## [Dataset excerpt]
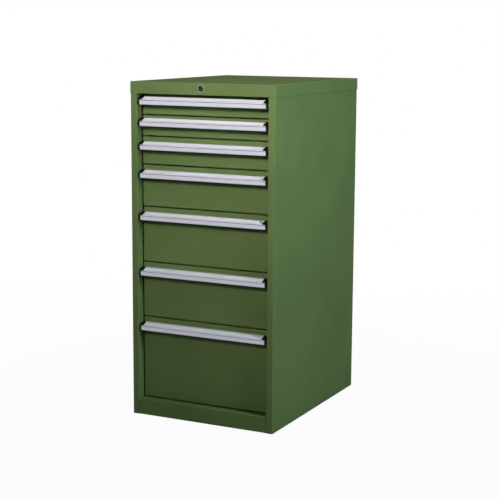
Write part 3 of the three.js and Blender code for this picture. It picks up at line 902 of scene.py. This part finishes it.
# End caps: black ABS, injection moulded, with a dull grain drawn at 0.7 mm. A plate closes the end
# of the rail, a hood over both ridges has its middle in the label channel, and a tongue grips
# under the slope, so each cap pushes on.
cap_abs, tree, spot = start_material("black_abs")
grain = add(tree, "ShaderNodeTexNoise", {"Vector": spot, "Scale": 1400, "Detail": 2})
relief = {"Height": grain.outputs["Fac"], "Strength": 0.3, "Distance": 0.0002}
relief = add(tree, "ShaderNodeBump", relief)
finish_material(
    tree,
    {
        "Base Color": colour("0b0b0c"),
        "Roughness": 0.55,
        "Specular IOR Level": 0.14,
        "Normal": relief.outputs[0],
    },
)
plate_corners = [
    [plate_y, 0.5],
    [-338.25, 0.5],
    [-360.75, -10],
    [-359.25, -28],
    [-349.25, -28],
    [plate_y, plate_foot],
]
plate_outline = rounded(plate_corners, [1.3, 2.5, 2.5, 2.5, 2.5, 1.3])
half_hood = np.array(
    [[3.1, 0.3], [3.1, 1.4], [4.4, 1.4], [4.4, 2.4], [1.8, 2.4], [1.8, 0.2], [0.8, 0.2], [0.8, 3.4]]
)
hood_corners = np.concatenate([half_hood, half_hood[::-1] * (-1, 1) + (slope_length, 0)])
hood_outline = rounded(beside(crest, fold, hood_corners), 0.25)
tongue_corners = [[3.1, -2.1], [16.6, -2.1], [19.5, -4.1], [19.5, -7.1], [3.1, -7.1]]
tongue_outline = rounded(beside(crest, fold, tongue_corners), 0.6)
cap_start = 245.4
cap_end = 252.4
hood_start = 236.1
tongue_start = 233.1
joined_end = 247.1
for number, grip_top in enumerate(grip_tops, 1):
    rise = (0, grip_top)
    for side, sign in sides:
        shells = [
            carried(plate_outline + rise, "x", sign * cap_start, sign * cap_end, 1.2),
            carried(hood_outline + rise, "x", sign * hood_start, sign * joined_end, 0.2),
            carried(tongue_outline + rise, "x", sign * tongue_start, sign * joined_end, 0.4),
        ]
        cap = make(f"end_cap_{number}_{side}", shells, cap_abs)
        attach(cap, f"drawer_{number}")
        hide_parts(f"grip_cap_{number}_{side}")

# Roller carriers: the middle members of the slides, a zinc-plated bar with two rollers on each
# face. The rollers are black acetal, a slippery half gloss with wear in patches 3 mm across, turned
# with a recess in each face. They run on pins that are riveted in the bar.
roller_acetal = patchy("black_acetal", "1b1c1e", 300, 0.28, 0.45, Specular_IOR_Level=0.4)
carrier_start = -293.95
carrier_half = 12
carrier_corner = 3
carrier_edge = 0.4
carrier_faces = (245, 247.5)
outer_face = 252.3
inner_face = 240.2
roller_radius = 10
roller_width = 7
roller_apart = 255.4
pin_sides = 16
outer_y = slide_end - roller_radius
inner_y = carrier_start + roller_radius
roller_places = (
    (outer_y, outer_face, 1),
    (outer_y - roller_apart, outer_face, 1),
    (inner_y, inner_face, -1),
    (inner_y + roller_apart, inner_face, -1),
)

# Each profile gives the distance from the roller's near face, away from the bar, and the radius.
# The pin has a collar before the roller, a core in it, and a riveted head behind the bar.
half_roller = np.array(
    [(0, 4.2), (0, 5.2), (0.6, 5.8), (0.6, 8.2), (0, 8.8), (0, 9.4), (0.2, 9.8), (0.6, 10)]
)
roller_profile = np.concatenate([half_roller, half_roller[::-1] * (-1, 1) + (roller_width, 0)])
pin_collar = np.array([(-0.4, 3.5), (-6.3, 3.5)])
pin_core = np.array([(6.6, 2.2), (6.6, 3.4), (0.2, 3.4), (0, 3.2)])
pin_head = np.array([(-8.7, 1.6), (-8.5, 3.2), (-7.9, 4.4), (-7.3, 4.8), (-7.1, 4.8)])
for number, floor_z in enumerate(drawer_floors, 1):
    middle = floor_z + slide_rise
    bar_low = (carrier_start, middle - carrier_half)
    bar_high = (slide_end, middle + carrier_half)
    bar = rounded(rectangle(bar_low, bar_high), carrier_corner)
    for side, sign in sides:
        near, far = carrier_faces
        metal = [carried(bar, "x", sign * near, sign * far, carrier_edge)]
        tyres = []
        for y, face, away in roller_places:
            flip, shift = (sign * away, 1), (sign * face, 0)
            tyres.append(turned(roller_profile * flip + shift, "x", (y, middle)))
            metal += [
                turned(profile * flip + shift, "x", (y, middle), pin_sides)
                for profile in (pin_collar, pin_core, pin_head)
            ]
        carrier = make(f"carrier_bar_{number}_{side}", metal, channel_zinc)
        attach(carrier, f"carriers_{number}")
        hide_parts(f"roller_carrier_{number}_{side}")
        rollers = make(f"carrier_rollers_{number}_{side}", tyres, roller_acetal)
        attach(rollers, f"carriers_{number}")
        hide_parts(f"roller_carrier_{number}_{side}")

# Lock: a turned brass barrel, nickel plated, clamped in the top rail by a hexagon nut, with a thin
# satin rosette under its flange. Its key plug is a darker nickel, and turns a cam whose pin lifts
# the lock bar. The gloss of the plating varies in patches 2 mm across, where hands have been.
lock_centre = (0, 1181)
lock_sides = 48
barrel_nickel = patchy("nickel_plate", "4a4b4d", 500, 0.18, 0.32, Metallic=1)
plug_nickel = patchy("darker_nickel", "29292c", 500, 0.25, 0.45, Metallic=1)
rosette_nickel = patchy("satin_nickel", "82847e", 500, 0.5, 0.65, Metallic=1)


def lock_turned(profile, centre=lock_centre, count=lock_sides, loop=False):
    """A turned part of the lock. Its profile gives the distance behind the front of the top rail,
    and the radius."""
    return turned(np.add(profile, (front_y, 0)), "y", centre, count, loop)


def lock_rings(stack):
    """Rings round the lock's axis, each with its distance behind the front of the top rail."""
    return [placed(ring + lock_centre, "y", front_y + behind) for ring, behind in stack]


barrel_profile = [
    (-2.5, 6.7),
    (-2.5, 9.6),
    (-2.25, 10.1),
    (-1.75, 10.4),
    (-1.15, 10.5),
    (-0.3, 10.5),
    (-0.3, 9),
    (19.65, 9),
    (20, 8.7),
    (20, 6.6),
    (-2.25, 6.6),
]
barrel = make("lock_sleeve", [lock_turned(barrel_profile, loop=True)], barrel_nickel)
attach(barrel, "carcass")
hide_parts("lock_barrel")

rosette_profile = [
    (-0.05, 9.2),
    (-0.05, 14),
    (-0.45, 14),
    (-0.75, 13.8),
    (-0.95, 13.3),
    (-0.95, 11.4),
    (-0.75, 11),
    (-0.25, 10.8),
    (-0.25, 9.2),
]
rosette = make("lock_rosette", [lock_turned(rosette_profile, loop=True)], rosette_nickel)
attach(rosette, "carcass")

nut_flats = 24
nut_edge = 0.6
angle = np.arange(6) * math.pi / 3
hexagon = np.stack([np.cos(angle), np.sin(angle)], 1) * nut_flats / math.sqrt(3)
hexagon = rounded(hexagon, nut_edge)
circle = unit(hexagon)
nut_stack = (
    (circle * 9.3, 2.1),
    (circle * 9.7, 1.8),
    (circle * 11.6, 1.8),
    (hexagon, 2.55),
    (hexagon, 5.05),
    (circle * 11.6, 5.8),
    (circle * 9.7, 5.8),
    (circle * 9.3, 5.5),
)
nut = make("lock_hexagon_nut", [shell(lock_rings(nut_stack), loop=True)], channel_zinc)
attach(nut, "carcass")
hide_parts("lock_nut")

# The pin stands on the cam, 8 mm from the axis and 45 degrees below its right at rest.
pin_arm = 8
pin_x = 5.66
pin_z = lock_centre[1] - pin_x
key_half = np.array((1, 4))
key_slot = rounded(rectangle(-key_half, key_half), 0.5, steps=4)
circle = unit(key_slot / (1, key_half[1]))
plug_stack = (
    (key_slot, 4.2),
    (key_slot, -1.5),
    (key_slot * (1.25, 1.06), -1.8),
    (circle * 5.6, -1.8),
    (circle * 6.1, -1.6),
    (circle * 6.3, -1.1),
    (circle * 6.3, 20.5),
)
cam_profile = [(20.3, 6), (20.3, 10.6), (20.65, 11), (22.95, 11), (23.3, 10.6), (23.3, 6)]
pin_profile = [(22.85, 3), (27.85, 3), (28.3, 2.5), (28.3, 1)]
plug = make(
    "lock_key_plug",
    [
        shell(lock_rings(plug_stack)),
        lock_turned(cam_profile),
        lock_turned(pin_profile, (pin_x, pin_z), 24),
    ],
    plug_nickel,
)
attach(plug, "lock_plug")
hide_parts("lock_plug")


# Lock bar: zinc-plated steel, 2.5 mm thick. An arm with a slot for the cam's pin is welded to a
# folded upright behind the right stile, with a finger for each drawer. The slot is sawn out of the
# arm, so that its wall has the arm's whole thickness.
def sawn(piece, cutter):
    """Takes one shell out of an object with the Boolean modifier, and keeps the result as its
    mesh."""
    tool = make("cutter", [cutter], piece.data.materials[0])
    cut = piece.modifiers.new("cut", "BOOLEAN")
    cut.object = tool
    cut.operation = "DIFFERENCE"
    result = applied(piece)
    piece.modifiers.clear()
    piece.data = result
    result.set_sharp_from_angle(angle=crease)
    bpy.data.objects.remove(tool)


bar_sheet = 2.5
bar_front = front_y + 24.3
bar_back = front_y + 57
arm_start = -14
arm_end = 257.2
arm_half = 9
arm_top = pin_z + arm_half
arm_corner = 5
slot_half = 3.6
slot_corner = 3.3
saw_front = -340
saw_back = -330
arm_outline = rounded(
    rectangle((arm_start, pin_z - arm_half), (arm_end, arm_top)),
    [arm_corner, cut_edge, cut_edge, arm_corner],
)
arm_shell = carried(arm_outline, "y", bar_front, bar_front + bar_sheet)
arm = make("lock_bar_arm", [arm_shell], channel_zinc)
slot_outline = rounded(
    rectangle((pin_x - slot_half, pin_z - slot_half), (pin_arm + slot_half, pin_z + slot_half)),
    slot_corner,
)
sawn(arm, carried(slot_outline, "y", saw_front, saw_back))
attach(arm, "lock_bar")
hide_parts("lock_bar")

leg_x = 257
leg_wide = 14
finger_rise = 27.5
finger_tall = 4
finger_thick = 3
finger_tip = 247.8
finger_root = 257.5
finger_edge = 0.6
leg_path = [[leg_x, bar_back], [leg_x, bar_front], [leg_x + leg_wide, bar_front]]
leg_outline = folded(leg_path, bar_sheet, bend)
bar_parts = [carried(leg_outline, "z", drawer_floors[-1] + finger_rise, arm_top)]
finger = rectangle((finger_tip, bar_back - finger_thick), (finger_root, bar_back))
finger = rounded(finger, finger_edge)
for floor_z in drawer_floors:
    finger_z = floor_z + finger_rise
    bar_parts.append(carried(finger, "z", finger_z, finger_z + finger_tall))
lock_bar = make("lock_bar_upright", bar_parts, upright_zinc)
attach(lock_bar, "lock_bar")
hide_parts("lock_bar")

## [Task description]
Search the listing above for the string "number". Copy every line that contains it.

## [The output]
for number, grip_top in enumerate(grip_tops, 1):
        cap = make(f"end_cap_{number}_{side}", shells, cap_abs)
        attach(cap, f"drawer_{number}")
        hide_parts(f"grip_cap_{number}_{side}")
for number, floor_z in enumerate(drawer_floors, 1):
        carrier = make(f"carrier_bar_{number}_{side}", metal, channel_zinc)
        attach(carrier, f"carriers_{number}")
        hide_parts(f"roller_carrier_{number}_{side}")
        rollers = make(f"carrier_rollers_{number}_{side}", tyres, roller_acetal)
        attach(rollers, f"carriers_{number}")
        hide_parts(f"roller_carrier_{number}_{side}")